-- begin Raw data --

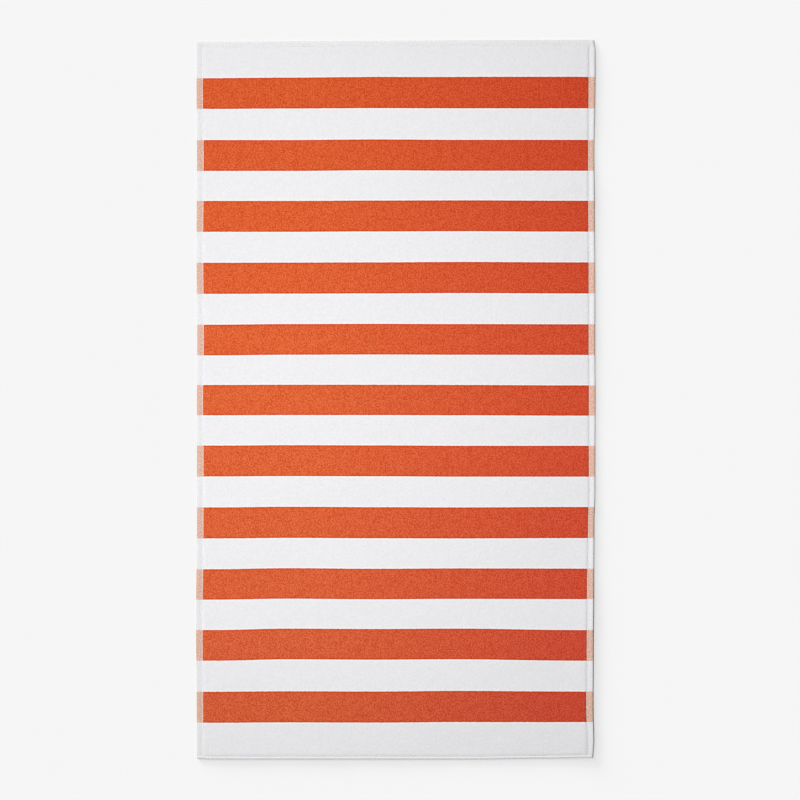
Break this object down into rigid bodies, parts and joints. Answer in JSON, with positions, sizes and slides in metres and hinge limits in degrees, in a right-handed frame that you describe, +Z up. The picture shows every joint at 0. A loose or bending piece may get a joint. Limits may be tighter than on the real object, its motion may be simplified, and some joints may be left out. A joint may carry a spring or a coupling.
{
  "type": "beach towel",
  "caption": "Flat rectangular beach towel of cotton pile cloth with broad crosswise stripes in orange and white and narrow hems.",
  "frame": {"origin": "middle of the towel's underside, on the surface it lies on", "axes": "+X across the towel, towards its right side as seen from above; +Y along the towel; +Z up, out of the pile face"},
  "size_m": [1.0002, 1.8032, 0.005],
  "materials": {
    "striped_pile": "short, even cotton pile in crosswise stripes of orange and white, matt and slightly soft at the edges, with a flat-woven band down each side"
  },
  "bodies": {
    "root": {"towel": "striped_pile"}
  },
  "joints": []
}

-- end Raw data --

*Task objective:* Give back the whole listing exactly as it reads.

*Complete output:*
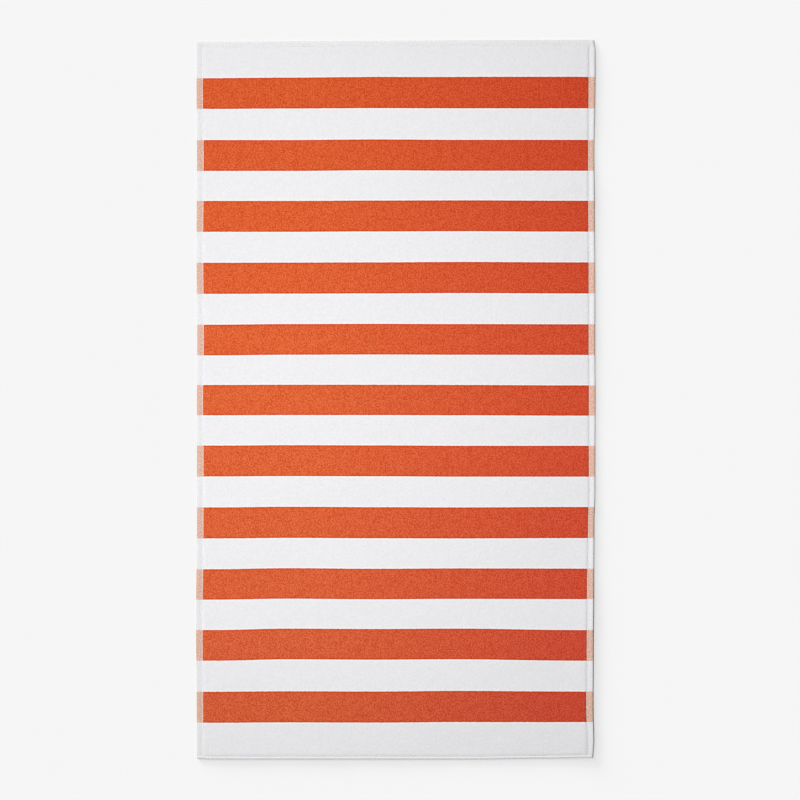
Break this object down into rigid bodies, parts and joints. Answer in JSON, with positions, sizes and slides in metres and hinge limits in degrees, in a right-handed frame that you describe, +Z up. The picture shows every joint at 0. A loose or bending piece may get a joint. Limits may be tighter than on the real object, its motion may be simplified, and some joints may be left out. A joint may carry a spring or a coupling.
{
  "type": "beach towel",
  "caption": "Flat rectangular beach towel of cotton pile cloth with broad crosswise stripes in orange and white and narrow hems.",
  "frame": {"origin": "middle of the towel's underside, on the surface it lies on", "axes": "+X across the towel, towards its right side as seen from above; +Y along the towel; +Z up, out of the pile face"},
  "size_m": [1.0002, 1.8032, 0.005],
  "materials": {
    "striped_pile": "short, even cotton pile in crosswise stripes of orange and white, matt and slightly soft at the edges, with a flat-woven band down each side"
  },
  "bodies": {
    "root": {"towel": "striped_pile"}
  },
  "joints": []
}